== Exercise task ==
The lines to return are those from the one containing "fillet(mattress.edges().group_by(Axis.Z)[-1], 3 *" down to the one containing "obj.parent = empty", inclusive; return them exactly and nothing else.

== Collected material ==
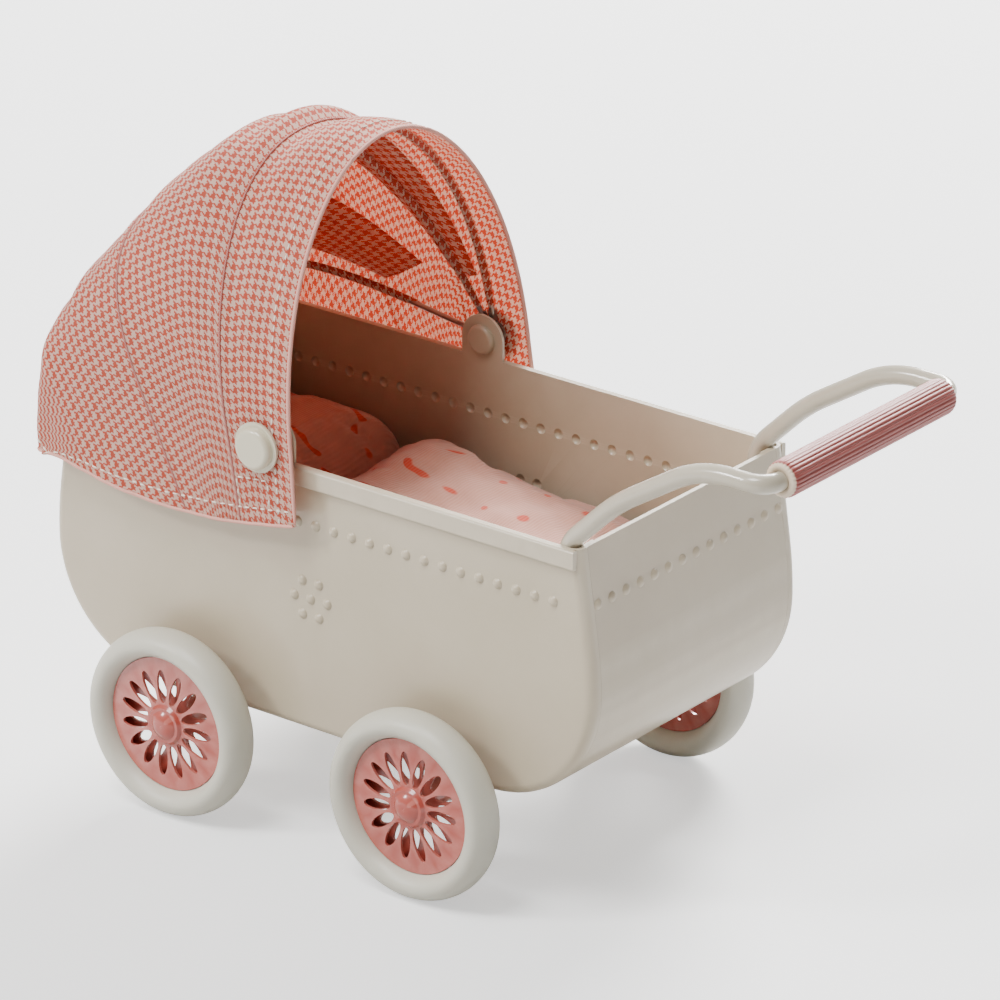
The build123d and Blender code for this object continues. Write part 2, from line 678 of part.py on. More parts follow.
# ---------------------------------------------------------------- bedding
with BuildPart() as mattress:
    add(tub_block(bed_inset, rim_z, bed_half_width))
    split(bisect_by=Plane.XY.offset(mattress_top), keep=Keep.BOTTOM)
    fillet(mattress.edges().group_by(Axis.Z)[-1], 3 * bed_gap)
save(mattress.part, "mattress")

with BuildPart() as pillow:
    with Locations((tub_x + (pillow_head_x + pillow_foot_x) / 2, 0, mattress_top + bed_gap)):
        Box(pillow_foot_x - pillow_head_x, 2 * bed_half_width, pillow_height,
            align=(Align.CENTER, Align.CENTER, Align.MIN))
    fillet(pillow.edges(), pillow_round)
save(pillow.part, "pillow")

with BuildPart() as duvet:
    with BuildSketch(side_plane(0)):
        base = mattress_top + bed_gap
        with BuildLine():
            Polyline((duvet_head_x, base), (duvet_foot_x, base), (duvet_foot_x, base + duvet_foot_height),
                     (duvet_head_x, base + duvet_head_height), (duvet_head_x, base))
        make_face()
    extrude(amount=bed_half_width, both=True)
    fillet(duvet.edges(), duvet_round)
save(duvet.part, "duvet")
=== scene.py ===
"""Finished look of a miniature tin doll pram, on the frame its CAD parts give.

Lengths are millimetres unless a name says otherwise. Places along the pram are from the middle of the tub.
"""

import bpy  # noqa: E402
import numpy as np  # noqa: E402
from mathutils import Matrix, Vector  # noqa: E402


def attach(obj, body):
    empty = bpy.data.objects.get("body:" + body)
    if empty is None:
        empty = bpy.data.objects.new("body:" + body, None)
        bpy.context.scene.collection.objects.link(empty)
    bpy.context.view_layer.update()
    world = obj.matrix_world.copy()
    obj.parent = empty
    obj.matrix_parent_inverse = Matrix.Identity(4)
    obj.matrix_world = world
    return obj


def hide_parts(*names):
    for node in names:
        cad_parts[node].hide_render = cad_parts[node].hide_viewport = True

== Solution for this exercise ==
    fillet(mattress.edges().group_by(Axis.Z)[-1], 3 * bed_gap)
save(mattress.part, "mattress")

with BuildPart() as pillow:
    with Locations((tub_x + (pillow_head_x + pillow_foot_x) / 2, 0, mattress_top + bed_gap)):
        Box(pillow_foot_x - pillow_head_x, 2 * bed_half_width, pillow_height,
            align=(Align.CENTER, Align.CENTER, Align.MIN))
    fillet(pillow.edges(), pillow_round)
save(pillow.part, "pillow")

with BuildPart() as duvet:
    with BuildSketch(side_plane(0)):
        base = mattress_top + bed_gap
        with BuildLine():
            Polyline((duvet_head_x, base), (duvet_foot_x, base), (duvet_foot_x, base + duvet_foot_height),
                     (duvet_head_x, base + duvet_head_height), (duvet_head_x, base))
        make_face()
    extrude(amount=bed_half_width, both=True)
    fillet(duvet.edges(), duvet_round)
save(duvet.part, "duvet")
=== scene.py ===
"""Finished look of a miniature tin doll pram, on the frame its CAD parts give.

Lengths are millimetres unless a name says otherwise. Places along the pram are from the middle of the tub.
"""

import bpy  # noqa: E402
import numpy as np  # noqa: E402
from mathutils import Matrix, Vector  # noqa: E402


def attach(obj, body):
    empty = bpy.data.objects.get("body:" + body)
    if empty is None:
        empty = bpy.data.objects.new("body:" + body, None)
        bpy.context.scene.collection.objects.link(empty)
    bpy.context.view_layer.update()
    world = obj.matrix_world.copy()
    obj.parent = empty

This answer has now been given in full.